Factually inaccurate.

It was intended to remove the elderly from needing to compete for jobs, and was added during the Depression because there frankly weren’t enough jobs.

It is also not a model because, being funded by payroll taxes indexed to pay back those same taxed, it is used to provide aid to people who have never and will never pay in. That should be an entirely separate fund- the money out exceeds the money in.

This is the problem with your scheme.

Yeah? Let’s apply your theory to crime prevention, see how that works: “Oh, society collectively has decided that it’s OK to steal from those too poor to hire private security firms. That’s what the people wants.” Do you really think that society is a rational actor collectively? Or even an actor? Some people think man is intrinsically good, against all reason. I know man is born ignorant, & intrinsically selfish. And much evil can come from ignorant selfishness.
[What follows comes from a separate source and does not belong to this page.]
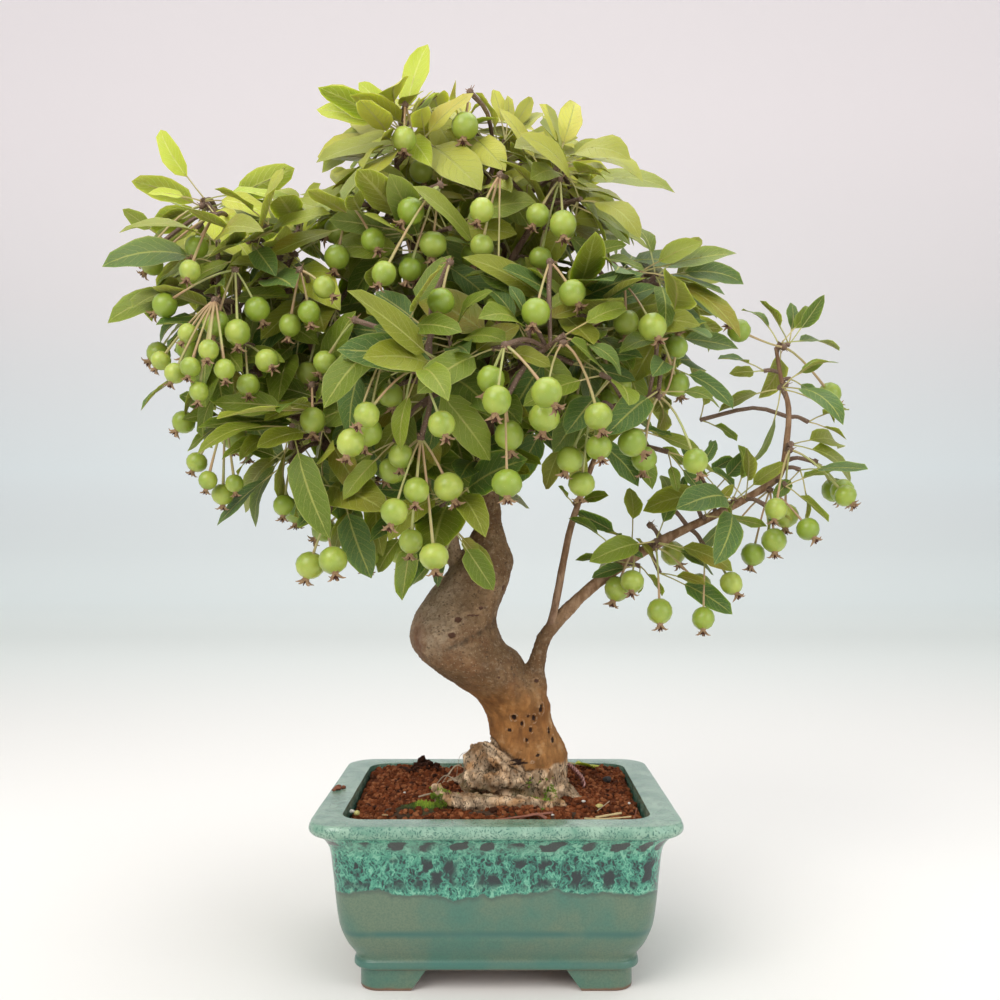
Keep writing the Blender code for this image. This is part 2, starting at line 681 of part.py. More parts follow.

It’s got nothing to do with what the wealthy want. Neither morality nor economic sustainability are matters of opinion. And a planned distribution scheme is by definition far less bumbling than no plan at all.

You’re utterly benighted.

Maybe, but in fact people don’t stay on welfare all that long.
Cite
This is for Minnesota. Note the bottom of the table, which shows you stay on welfare less the more education you have - hardly surprising.

It would be nice if those who think welfare is so horrible would support various initiatives for full employment. I’d love to see hard data on the number of people capable of working and who choose not to work instead of not being able to find a job. I’m sure they exist, but I doubt if the numbers are very large.

Especially with the 1996 reforms, I doubt we are anywhere close to moral hazard territory.

(BTW, anyone never hearing this term must not have been reading the financial news, where moral hazard is all over the place.) Don’t you think big CEO severance packages after a screw up is a much larger moral hazard than welfare?